Mereka dihukum dilarang bermain selama 9 bulan. Padahal musim itu PSPS menargetkan juara. Akhirnya ambyar dan PSPS terpental ke peringkat 9. Dan musim 2005, PSPS menempati posisi juru kunci wilayah barat dan harus relegasi ke Divisi I.
PSPS kembali lagi ke kasta teratas pada musim 2009-2010. Saat itu lini depan PSPS malah terbilang tajam meski bukan diisi pemain mewah. Pemain asli Riau, Muhammad Isnaini berduet dengan Herman Dzumafo, yang akhirnya menjadi cult hero bagi pendukung PSPS.
Hingga saat musim 2012-2013, PSPS mengalami musim yang sangat buruk. Dari tim dengan segudang sponsor, PSPS mengawali musim tanpa sponsor. Gaji pemain pun tertunggak.

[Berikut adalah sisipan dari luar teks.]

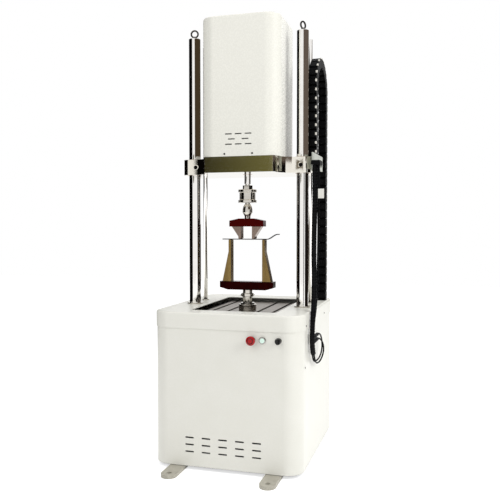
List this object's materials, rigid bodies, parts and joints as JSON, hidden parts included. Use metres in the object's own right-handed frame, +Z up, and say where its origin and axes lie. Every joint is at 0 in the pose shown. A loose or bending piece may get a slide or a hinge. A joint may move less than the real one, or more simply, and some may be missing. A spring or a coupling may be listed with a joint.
{
  "type": "universal testing machine",
  "caption": "Floor-standing fatigue testing machine with a hooded linear motor on a crosshead, guide columns and a bending fixture over a T-slot table.",
  "frame": {"origin": "midway between the four floor holes, on the floor", "axes": "+X to the machine's right seen from the front, +Y to its back, +Z up"},
  "size_m": [0.7428, 1.0398, 2.01],
  "materials": {
    "cabinet_paint": "smooth cream powder coat",
    "cover_paint": "smooth cream powder coat",
    "hood_paint": "smooth cream powder coat",
    "frame_paint": "grey primer",
    "foot_steel": "blackened steel plate",
    "plate_steel": "ground steel",
    "table_steel": "ground steel",
    "seal_rubber": "black rubber",
    "chrome": "polished chrome",
    "head_nickel": "polished nickel plate",
    "bronze": "bearing bronze",
    "collar_steel": "turned steel",
    "screw_steel": "zinc-plated steel",
    "motor_paint": "turned aluminium",
    "coil": "potted copper winding",
    "rod_steel": "ground steel rod",
    "cell_steel": "stainless steel",
    "fixture_dark": "dark polished coating",
    "fixture_steel": "tool steel",
    "strip_steel": "bare metal strip",
    "bezel_metal": "chromed ring",
    "black_plastic": "black moulding",
    "stop_stem": "black moulding",
    "stop_red": "red moulding",
    "button_green": "translucent green cap",
    "knob_black": "black moulding",
    "drive_paint": "dark grey paint",
    "supply_metal": "perforated sheet",
    "chain_plastic": "black nylon",
    "bracket_paint": "grey paint",
    "tag_plastic": "pale plastic",
    "cable_rubber": "black sheath"
  },
  "bodies": {
    "root": {"base_frame": "frame_paint", "floor_feet": "foot_steel", "front_panel": "cabinet_paint", "rear_panel": "cabinet_paint", "side_panel_left": "cabinet_paint", "side_panel_right": "cabinet_paint", "top_cover": "cover_paint", "cover_screws": "screw_steel", "base_plate": "plate_steel", "t_slot_table": "table_steel", "table_seal": "seal_rubber", "column_left": "chrome", "column_right": "chrome", "column_nuts": "screw_steel", "column_collars": "collar_steel", "lifting_rods": "chrome", "eye_bolts": "screw_steel", "test_strip": "strip_steel", "lower_arms": "fixture_steel", "lower_beam": "fixture_steel", "fixture_stem": "fixture_steel", "lock_ring": "fixture_steel", "fixture_flange": "fixture_steel", "control_bezels": "bezel_metal", "contact_blocks": "black_plastic", "equipment_shelf": "frame_paint", "motor_drive": "drive_paint", "power_supply": "supply_metal", "fan_frame": "black_plastic", "mains_gland": "black_plastic", "chain_fixed_run": "chain_plastic", "side_cables": "cable_rubber", "side_plugs": "black_plastic"},
    "crosshead": {"crosshead_plate": "head_nickel", "crosshead_screws": "screw_steel", "column_bushes": "bronze", "hood_cover": "hood_paint", "motor_housing": "motor_paint", "motor_lid": "motor_paint", "motor_coil": "coil", "rod_bush": "bronze", "chain_moving_run": "chain_plastic", "chain_mount": "bracket_paint", "cable_bracket": "bracket_paint", "bracket_bolts": "screw_steel", "cable_clamp": "black_plastic", "cable_tag": "tag_plastic", "cable_bundle": "cable_rubber"},
    "chain_loop": {"chain_bend": "chain_plastic"},
    "actuator": {"motor_rod": "rod_steel", "rod_lock_nut": "cell_steel", "load_cell": "cell_steel", "alignment_joint": "cell_steel", "upper_beam": "fixture_dark", "upper_arms": "fixture_steel"},
    "fan": {"fan_rotor": "black_plastic"},
    "stop_plunger": {"estop_plunger": "stop_stem"},
    "stop_head": {"estop_head": "stop_red"},
    "start_button": {"lamp_button": "button_green"},
    "selector": {"selector_knob": "knob_black"}
  },
  "joints": [
    {"name": "crosshead_lift", "type": "slide", "parent": "root", "child": "crosshead", "axis": [0, 0, 1], "range_m": [0, 0.3], "deforming": ["chain_moving_run", "cable_bundle"]},
    {"name": "chain_follow", "type": "slide", "parent": "root", "child": "chain_loop", "axis": [0, 0, 1], "range_m": [0, 0.15], "deforming": ["chain_fixed_run"]},
    {"name": "actuator_stroke", "type": "slide", "parent": "crosshead", "child": "actuator", "axis": [0, 0, 1], "range_m": [0, 0.05]},
    {"name": "stop_press", "type": "slide", "parent": "root", "child": "stop_plunger", "axis": [0, 1, 0], "range_m": [0, 0.005], "stiffness_N_per_m": 800},
    {"name": "stop_release", "type": "hinge", "parent": "stop_plunger", "child": "stop_head", "pos_m": [0.124, -0.41, 0.585], "axis": [0, 1, 0], "range_deg": [0, 45], "stiffness_Nm_per_rad": 0.05},
    {"name": "start_press", "type": "slide", "parent": "root", "child": "start_button", "axis": [0, 1, 0], "range_m": [0, 0.003], "stiffness_N_per_m": 500},
    {"name": "selector_turn", "type": "hinge", "parent": "root", "child": "selector", "pos_m": [0.239, -0.4, 0.585], "axis": [0, 1, 0], "range_deg": [-45, 45]},
    {"name": "fan_spin", "type": "hinge", "parent": "root", "child": "fan", "pos_m": [-0.15, 0.37, 0.22], "axis": [0, 1, 0], "continuous": true}
  ],
  "couplings": [
    {"joint": "chain_follow", "follows": "crosshead_lift", "ratio": 0.5}
  ]
}
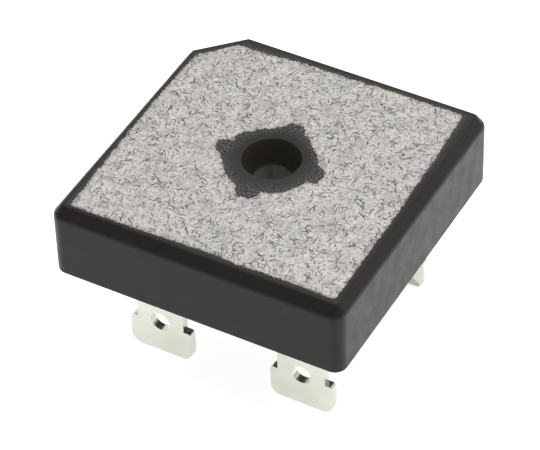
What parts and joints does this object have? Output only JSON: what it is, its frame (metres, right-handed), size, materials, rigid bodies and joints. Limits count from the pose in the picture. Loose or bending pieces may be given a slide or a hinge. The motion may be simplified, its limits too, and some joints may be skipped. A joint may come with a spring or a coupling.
{
  "type": "bridge rectifier",
  "caption": "Square moulded single-phase bridge rectifier with a flush base plate to bolt to a heat sink, a central screw hole, a cut-off index corner and quick-connect tabs.",
  "frame": {"origin": "centre of the screw hole in the plane of the base plate's outer face", "axes": "+Z out of the base plate along the screw hole's axis, the tabs point to -Z, the index corner points to -X and +Y"},
  "size_m": [0.0286, 0.0286, 0.0201],
  "materials": {
    "resin": "black mineral-filled moulding resin, satin, with thin ragged flash over the plate's edges",
    "plate_metal": "matt grey blasted metal, thick with short dark scratches and pits",
    "tinned_copper": "satin tin plating with a faint green cast",
    "silicon": "dark grey silicon with a passivated face",
    "solder": "dull grey solder"
  },
  "bodies": {
    "root": {"case": "resin", "base_plate": "plate_metal", "terminal_plus": "tinned_copper", "terminal_minus": "tinned_copper", "terminal_ac_1": "tinned_copper", "terminal_ac_2": "tinned_copper", "diode_1": "silicon", "diode_2": "silicon", "diode_3": "silicon", "diode_4": "silicon", "solder_foot_1": "solder", "solder_foot_2": "solder", "solder_foot_3": "solder", "solder_foot_4": "solder", "solder_bridge_1": "solder", "solder_bridge_2": "solder", "solder_bridge_3": "solder", "solder_bridge_4": "solder"}
  },
  "joints": []
}
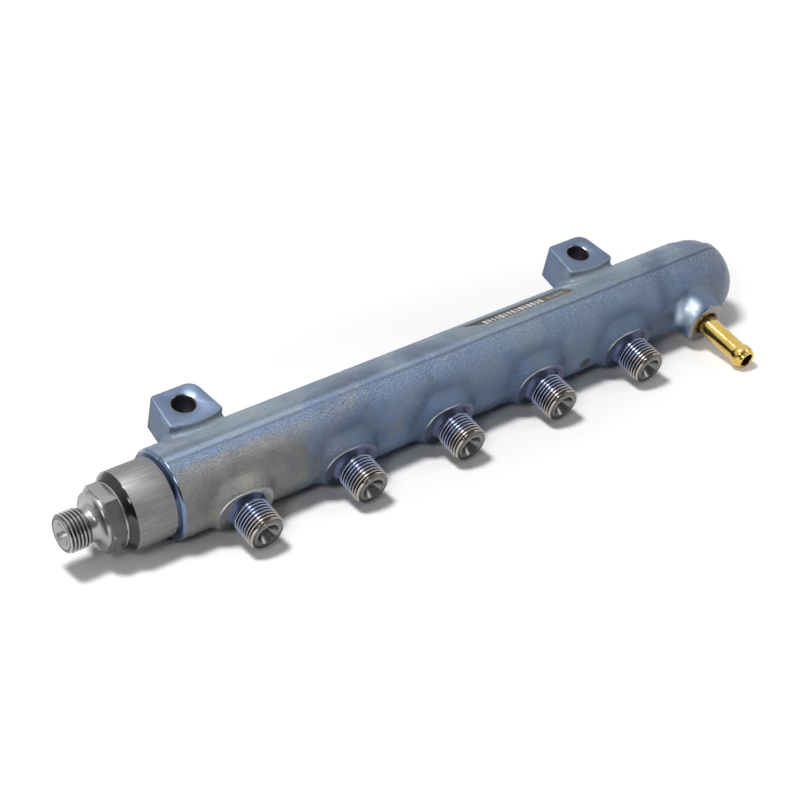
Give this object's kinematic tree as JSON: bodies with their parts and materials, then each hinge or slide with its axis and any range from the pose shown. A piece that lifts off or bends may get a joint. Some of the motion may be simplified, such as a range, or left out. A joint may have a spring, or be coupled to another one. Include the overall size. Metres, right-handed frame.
{
  "type": "fuel rail",
  "caption": "Forged high-pressure fuel rail with a row of threaded stubs, two bolt lugs, a screwed inlet fitting and a brass return nipple.",
  "frame": {"origin": "midway between the two bolt holes, on the plane of the lugs' seating faces", "axes": "+X along the rail from the inlet to the closed end, -Y the way the stubs point, +Z along the bolts, away from the engine"},
  "size_m": [0.3008, 0.0743, 0.0339],
  "materials": {
    "coated_steel": "satin",
    "turned_steel": "satin",
    "brass_tube": "satin"
  },
  "bodies": {
    "root": {"rail_body": "coated_steel", "inlet_fitting": "turned_steel", "return_nipple": "brass_tube"}
  },
  "joints": []
}
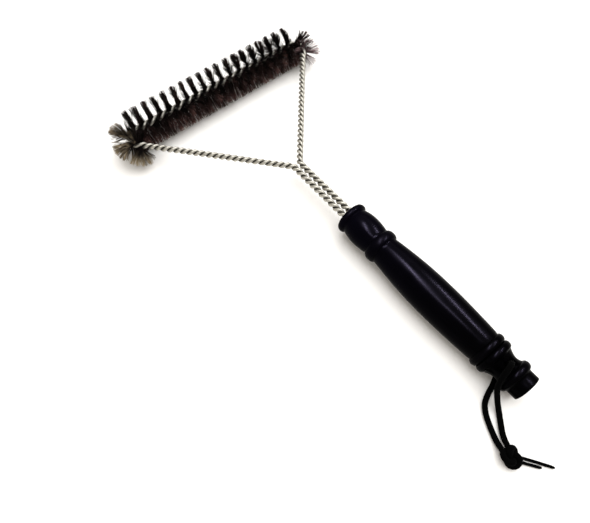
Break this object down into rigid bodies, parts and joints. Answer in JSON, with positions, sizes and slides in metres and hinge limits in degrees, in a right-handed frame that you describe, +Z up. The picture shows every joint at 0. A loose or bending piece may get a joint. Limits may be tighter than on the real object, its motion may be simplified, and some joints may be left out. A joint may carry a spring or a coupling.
{
  "type": "grill cleaning brush",
  "caption": "Y-shaped grill cleaning brush: twisted-wire head of helical bristles on wire arms, turned black handle and knotted lanyard.",
  "frame": {"origin": "on the surface the brush lies on, under the middle of its bounding box, measured without the lanyard", "axes": "+Z up; +Y from the handle towards the brush head; +X to the right, seen from the handle's end"},
  "size_m": [0.2421, 0.4516, 0.0403],
  "materials": {
    "handle_lacquer": "turned wood under black satin-gloss lacquer",
    "wire": "bright galvanised steel wire",
    "bristles": "fine dark oxidised steel bristle wire",
    "lanyard_cord": "black braided cord"
  },
  "bodies": {
    "brush": {"handle": "handle_lacquer", "wire_strand_a": "wire", "wire_strand_b": "wire", "bristle_tuft_01": "bristles", "bristle_tuft_02": "bristles", "bristle_tuft_03": "bristles", "bristle_tuft_04": "bristles", "bristle_tuft_05": "bristles", "bristle_tuft_06": "bristles", "bristle_tuft_07": "bristles", "bristle_tuft_08": "bristles", "bristle_tuft_09": "bristles", "bristle_tuft_10": "bristles", "bristle_tuft_11": "bristles", "bristle_tuft_12": "bristles", "bristle_tuft_13": "bristles", "bristle_tuft_14": "bristles", "bristle_tuft_15": "bristles", "bristle_tuft_16": "bristles", "bristle_tuft_17": "bristles", "bristle_tuft_18": "bristles", "bristle_tuft_19": "bristles", "bristle_tuft_20": "bristles", "bristle_tuft_21": "bristles", "bristle_tuft_22": "bristles", "bristle_tuft_23": "bristles"},
    "lanyard": {"lanyard_strand_over": "lanyard_cord", "lanyard_strand_under": "lanyard_cord", "lanyard_knot": "lanyard_cord", "lanyard_tail_long": "lanyard_cord", "lanyard_tail_short": "lanyard_cord"}
  },
  "joints": [
    {"name": "lanyard_swing", "type": "hinge", "parent": "brush", "child": "lanyard", "pos_m": [0, -0.1819, 0.0149], "axis": [0, 0, 1], "range_deg": [-40, 4]}
  ]
}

Subsidi 1 milyar tidak dapat mencukupi tunggakan gaji pemain. Bahkan para suporter sampai harus mengadakan penggalangan dana.
Dengan kondisi seperti itu, PSPS tertatih-tatih di liga. Bahkan PSPS dibantai 9-1 oleh Persela Lamongan. PSPS kembali turun kasta.
Setelahnya, kiprah PSPS gitu-gitu aja. Kalaupun masuk tajuk berita, itupun karena masalah keributan.
Dan pada akhir Januari lalu, PSPS kembali masuk tajuk berita. Isinya: PSPS bubar.